Find a melody you like and reverse it, or split it in the middle and flip it over itself. Listen to something prog-rock, something with lots of different melodies and very little repetition. Snag a bit of it that catches your ear and repeat it a bunch. I've written a bunch of songs this way. There's also sorts of fun nickable moments on Bowie's Station to Station album.
Disguise Your Tracks
Chris Difford and Glenn Tillbrook are the songwriters behind Squeeze, the seminal post-punk pop band. I read somewhere that Difford finds a song he likes, then writes new words to it, then gives just the words to Tillbrook, who then writes the music to the lyrics without knowing the inspired them.
I did some research and this isn't how Squeeze did it. Could be I stole it from someone else or maybe I made it up (doubtful). Whatever. This is a fantastic way to write. Rewrite lyrics from existing songs. Rewrite songs from existing lyrics.

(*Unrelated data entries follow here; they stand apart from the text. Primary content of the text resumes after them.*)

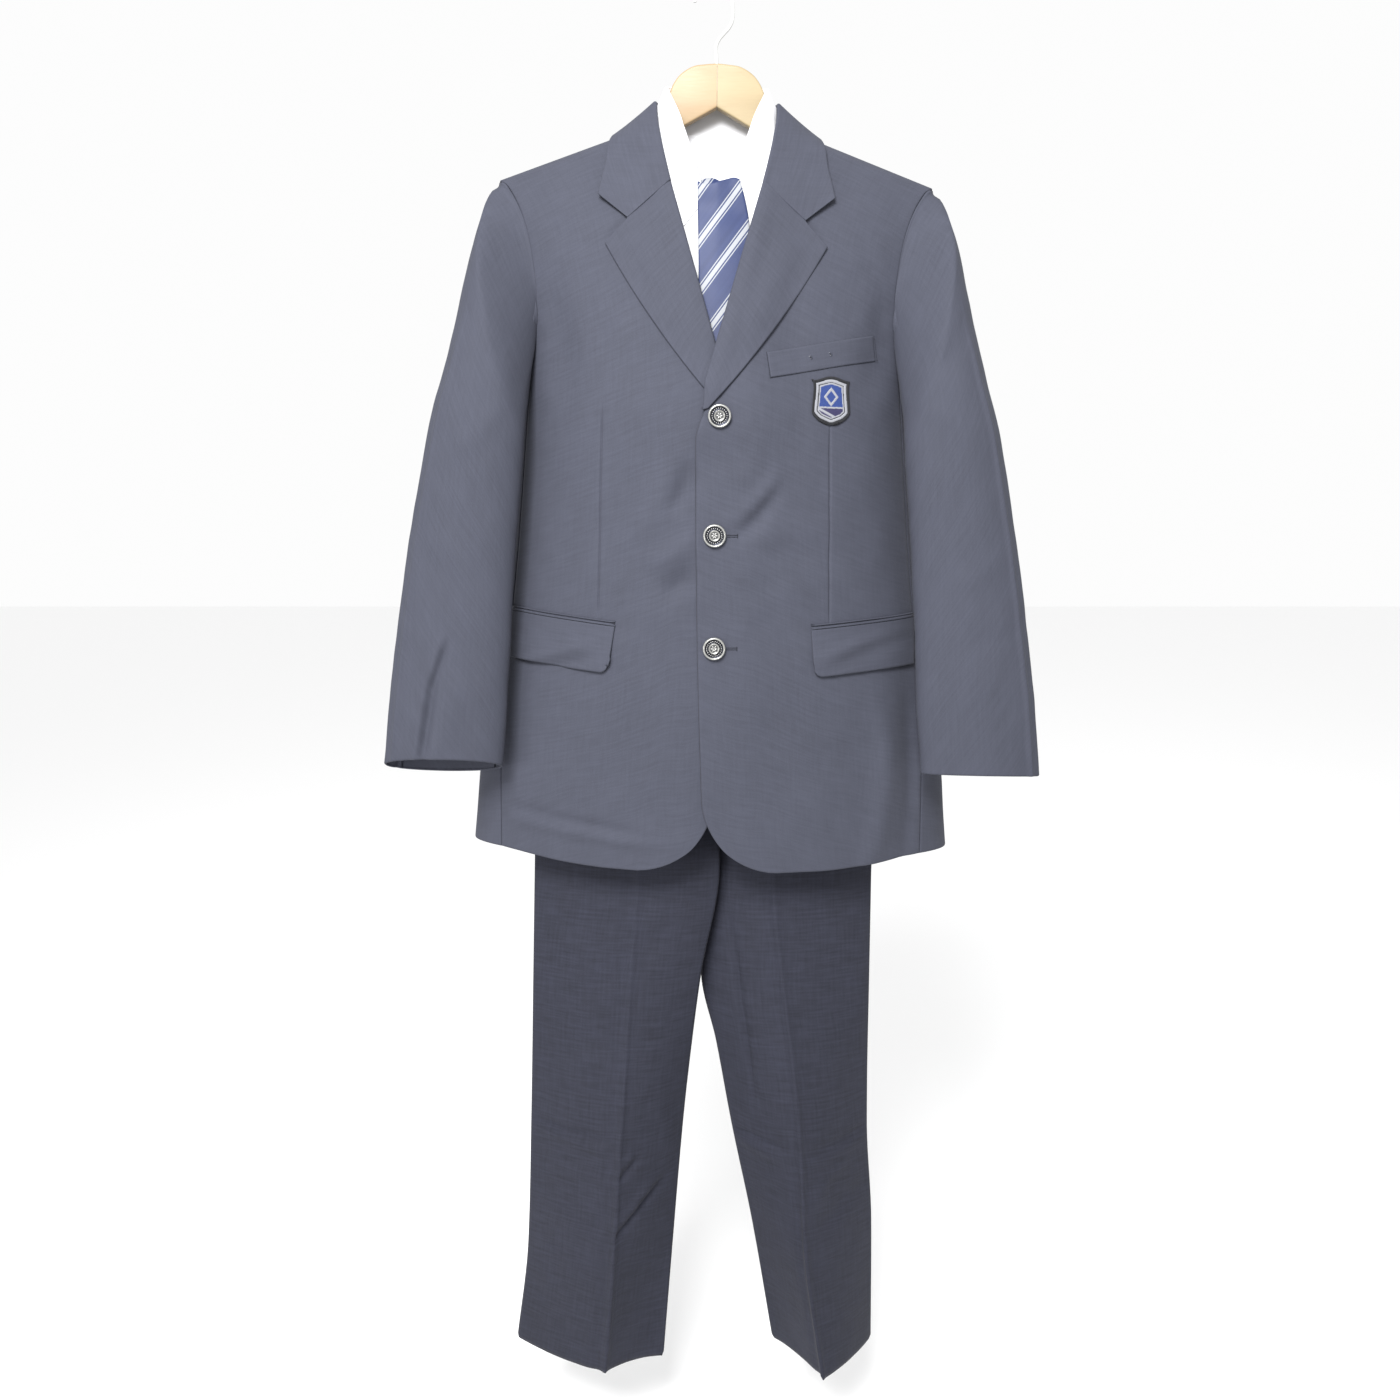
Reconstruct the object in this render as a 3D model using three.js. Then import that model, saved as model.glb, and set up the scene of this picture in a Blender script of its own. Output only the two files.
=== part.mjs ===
// A school uniform on a wooden hanger: a three-button blazer over an open-necked shirt with a
// striped tie, and creased trousers clipped up under them.
// Millimetres, +Z up, front towards -Y, the wearer's left towards +X. The origin is the inside
// of the top of the hanger's hook. Names end in _l and _r for the wearer's left and right.
//
// Garment sizes are given in a frame centred on the garment. place() then gives the small lean
// with which it all hangs.
import * as THREE from 'three';

const CENTRE_X = 4.2; // the hanger hangs a little beside the hook's crown
const LEAN = 0.0075; // sideways shift for each millimetre of height
const LEAN_ZERO_Z = -120;
const TILT = 0.018; // drop for each millimetre towards the wearer's left

const SEAM = 0.3; // space left between sewn pieces
const SUITING = 2.0; // blazer wall
const TROUSER_CLOTH = 1.5;
const SHIRTING = 1.0;
const TIE_CLOTH = 1.3;

const SHOULDER_TIP = { x: 222, z: -200 };
const NECK_POINT = { x: 80, z: -147.5 };
const NECK_RISE = 0.75; // slope of the line that the shoulder line follows inside the neck
const UNDERARM_Z = -375;
const UNDERARM_SIDE_Z = -362; // where the side panel's seams meet the armhole
const HEM_FRONT_Z = -903;
const HEM_SIDE_Z = -890;
const GORGE = { x: 47.5, z: -209 };
const NOTCH = { x: 88, z: -244.5 };
const COLLAR_TIP = { x: 118, z: -220 };
const LAPEL_TIP = { x: 110.5, z: -269.5 };
const BREAK = { x: -19, z: -438 }; // where the roll line reaches the front edge
const LAPEL_BOW = 6;
const CORNER_RADIUS = 84;
const CORNER_X = -11; // where the front edge starts to round away
const BUTTON_DIAMETER = 23;
const BUTTONS = [{ x: 4.2, z: -438 }, { x: 0.4, z: -554 }, { x: 0.9, z: -666 }];
const POCKET = { inner: 99, outer: 212, z: -641.8, rise: 0.09, jet: 5, flap: 49 };
const WELT = { inner: 50, outer: 159, z: -375, rise: 0.2, height: 25.5, slant: 4 };
const BADGE = { x: 115, z: -421, width: 43, height: 46 };
const CUFF_Z = -796;
const HANGER_THICKNESS = 12;
const WIRE = 3.6;
const TROUSER_TOP_Z = -572;
const WAISTBAND = 34;
const TROUSER_HEM_Z = -1495;
const CLIP_X = 112;

const COLOURS = {
  suiting: 0x2c303c, trousers: 0x1d1f27, shirting: 0xf2f2f5, tie: 0x26356f,
  badge: 0x1a1c28, button: 0x8b8e90, wood: 0xe3b27c, wire: 0xf4f4f4, steel: 0xb8bbc0,
};

// ---------------------------------------------------------------- small tools

const lerp = (a, b, t) => a + (b - a) * t;
const clamp = (t, low = 0, high = 1) => Math.min(high, Math.max(low, t));
const smooth = (t) => clamp(t) ** 2 * (3 - 2 * clamp(t));

// A table has named columns, and its first column runs one way. Reading it between rows gives a
// smooth curve that never overshoots a row; outside its rows it runs on straight.
function table(columns, rows) {
  const keys = rows.map((row) => row[0]);
  const readers = {};
  columns.slice(1).forEach((name, index) => {
    const values = rows.map((row) => row[index + 1]);
    const slopes = keys.slice(1).map((key, i) => (values[i + 1] - values[i]) / (key - keys[i]));
    const bends = keys.map((key, i) => {
      if (i === 0) return slopes[0];
      if (i === keys.length - 1) return slopes[i - 1];
      const [before, after] = [slopes[i - 1], slopes[i]];
      return before * after <= 0 ? 0 : (2 * before * after) / (before + after);
    });
    readers[name] = (key) => {
      const down = keys[1] < keys[0];
      let i = 0;
      while (i < keys.length - 2 && (down ? key < keys[i + 1] : key > keys[i + 1])) i += 1;
      const span = keys[i + 1] - keys[i];
      const t = (key - keys[i]) / span;
      if (t < 0) return values[0] + bends[0] * (key - keys[0]);
      if (t > 1) return values[i + 1] + bends[i + 1] * (key - keys[i + 1]);
      const [t2, t3] = [t * t, t * t * t];
      return values[i] * (2 * t3 - 3 * t2 + 1) + values[i + 1] * (3 * t2 - 2 * t3)
        + bends[i] * span * (t3 - 2 * t2 + t) + bends[i + 1] * span * (t3 - t2);
    };
  });
  return readers;
}

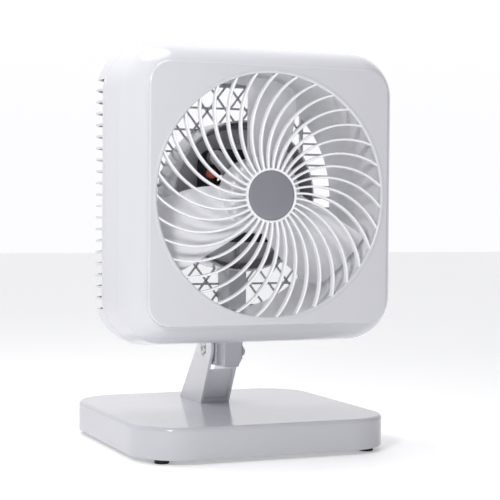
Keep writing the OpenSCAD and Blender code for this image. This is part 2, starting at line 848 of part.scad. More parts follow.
// ---- impeller ------------------------------------------------------------

blade_t = 2;
blade_rear = 42;                             // depth of the leading edge
blade_front = 15.5;                          // depth of the trailing edge
trail_offset = 18;                           // the trailing edge passes this far beside the axis
tip_round = 14;

function lead_angle(r) = 66 - 20 * pow(max(impeller_r - r, 0) / 70, 1.2);
function trail_angle(r) = 90 + asin(trail_offset / r);
function tip_radius(v) = impeller_r - tip_round * (1 - sqrt(1 - pow(min(max(1 - v / 0.16, 0), 1), 2)))
    - 4 * (1 - sqrt(1 - pow(min(max((v - 0.94) / 0.06, 0), 1), 2)));

// v runs from the leading edge at 0 to the trailing edge at 1
function blade_point(u, v, up) = let (
        root = hub_r - 1.4,
        r = root + (tip_radius(v) - root) * u,
        a = lead_angle(r) + (trail_angle(r) - lead_angle(r)) * v,
        swell = 3.2 * sin(180 * v),
        edge = 0.35 + 0.65 * sin(180 * v),
        z = blade_rear + (blade_front - blade_rear) * v + swell + up * blade_t / 2 * edge
    ) [r * cos(a), r * sin(a), z];

module blade() {
    nu = 9;
    nv = 12;
    half = (nu + 1) * (nv + 1);
    function id(i, j, side) = side * half + i * (nv + 1) + j;
    points = [for (side = [0, 1], i = [0:nu], j = [0:nv]) blade_point(i / nu, j / nv, side == 0 ? -1 : 1)];
    front = [for (i = [0:nu - 1], j = [0:nv - 1], h = [0, 1]) h == 0
        ? [id(i, j, 0), id(i + 1, j, 0), id(i + 1, j + 1, 0)]
        : [id(i, j, 0), id(i + 1, j + 1, 0), id(i, j + 1, 0)]];
    rear = [for (i = [0:nu - 1], j = [0:nv - 1], h = [0, 1]) h == 0
        ? [id(i, j, 1), id(i + 1, j + 1, 1), id(i + 1, j, 1)]
        : [id(i, j, 1), id(i, j + 1, 1), id(i + 1, j + 1, 1)]];
    ends = [for (j = [0:nv - 1]) each [
        [id(0, j, 0), id(0, j + 1, 0), id(0, j + 1, 1)], [id(0, j, 0), id(0, j + 1, 1), id(0, j, 1)],
        [id(nu, j, 0), id(nu, j + 1, 1), id(nu, j + 1, 0)], [id(nu, j, 0), id(nu, j, 1), id(nu, j + 1, 1)]
    ]];
    sides = [for (i = [0:nu - 1]) each [
        [id(i, 0, 0), id(i + 1, 0, 1), id(i + 1, 0, 0)], [id(i, 0, 0), id(i, 0, 1), id(i + 1, 0, 1)],
        [id(i, nv, 0), id(i + 1, nv, 0), id(i + 1, nv, 1)], [id(i, nv, 0), id(i + 1, nv, 1), id(i, nv, 1)]
    ]];
    polyhedron(points, concat(front, rear, ends, sides));
}

hub_wall = 2.2;
hub_round = 4;

module impeller() {
    color(white) on_head() difference() {
        union() {
            rotate_extrude() polygon(concat(
                [[0, hub_front]],
                [for (a = [0:15:90]) [hub_r, hub_front] + hub_round * [sin(a) - 1, 1 - cos(a)]],
                [[hub_r, hub_rear], [hub_r - hub_wall, hub_rear], [hub_r - hub_wall, hub_front + hub_wall + 2],
                    [hub_r - hub_wall - 2, hub_front + hub_wall], [0, hub_front + hub_wall]]
            ));
            rod(7, hub_front + 1, 36);
            for (turn = [0:60:300]) rotate([0, 0, turn]) translate([5, -0.8, hub_front + 1])
                cube([hub_r - 6.5, 1.6, 12]);
            for (k = [0:blade_count - 1]) rotate([0, 0, 360 / blade_count * k]) blade();
        }
        rod(shaft_r, 0, 60);
    }
}

module impeller_nut() {
    color("gainsboro") on_head() difference() {
        rod(7.4, 9.6, hub_front);
        for (turn = [0:45:315]) rotate([0, 0, turn]) translate([8.3, 0, 0]) rod(1.7, 9, 15);
        rod(shaft_r, shaft_front, hub_front + 1);
    }
}

// ---- drawing -------------------------------------------------------------

base_cover();
base_plate();
base_screws();
rubber_feet();
cord_gland();
stand_arm();
arm_screws();
pivot_bolt();
pivot_nut();
pivot_washers();
friction_discs();
front_shell();
front_grille();
grille_screws();
hub_badge();
air_duct();
rear_cover();
housing_screws();
neck_block();
neck_screws();
switch_body();
switch_terminals();
motor_leads();
motor_plate();
plate_screws();
front_bracket();
front_bearing();
rear_bearing();
stator_core();
coil_bobbins();
stator_coils();
shading_rings();
thermal_fuse();
motor_screws();
motor_spacers();
motor_shaft();
rotor_core();
rotor_rings();
thrust_washers();
impeller();
impeller_nut();
rocker();
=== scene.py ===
import math

import bmesh
import bpy
from mathutils import Matrix, Vector


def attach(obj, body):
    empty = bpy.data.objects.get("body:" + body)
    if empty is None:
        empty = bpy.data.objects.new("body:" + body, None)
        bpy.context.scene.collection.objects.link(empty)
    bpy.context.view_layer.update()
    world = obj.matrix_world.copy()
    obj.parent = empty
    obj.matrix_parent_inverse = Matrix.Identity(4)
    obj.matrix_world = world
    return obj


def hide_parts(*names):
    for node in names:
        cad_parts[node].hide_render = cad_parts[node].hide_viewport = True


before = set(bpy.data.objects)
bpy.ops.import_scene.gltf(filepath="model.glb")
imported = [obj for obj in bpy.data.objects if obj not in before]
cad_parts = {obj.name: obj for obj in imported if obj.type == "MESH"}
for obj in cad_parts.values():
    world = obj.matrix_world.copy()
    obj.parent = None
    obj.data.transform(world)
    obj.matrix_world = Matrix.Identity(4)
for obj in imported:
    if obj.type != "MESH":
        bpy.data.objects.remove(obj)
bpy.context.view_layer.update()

MM = 0.001
TAU = 2 * math.pi

# ---- sizes of the CAD model that the pieces follow, in millimetres -------------------------------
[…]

Take a few songs, do cut and paste to the lyrics, and then pass them off to someone else to write the music.
Teaching songwriting? Give someone the chord changes of one song and the lyrics of another, and have them slam it together. Or just do this yourse;f and get a song out of it.
Fix It
I got my first gig directing a play and had no idea what I was doing. Lucky for me, there was a production of it running, so I went to see it. I ended up scribbling a ton of notes in the program, and I figured out that what I was doing was fixing all the things that weren't working for me.
This works for song writing, records, poems, web design, you're choosing clothes for a night out. Find something close and fix it.
I wish I could say I came up with this particular idea, but alas, I stole it from America's Cup winning yacht captain Dennis Connor. He wrote a book called No Excuse to Lose. Whenever he was beaten in a sailboat race, he'd walk over to the boat that beat him, figure out how the boat was rigged and set up, and then applied that to his own boat. Eventually, he simply had the best rigged, fastest boat. He did the same things with tactics: he would emulate whatever the guys that beat him did.
I'm out of stolen things to fence to you guys.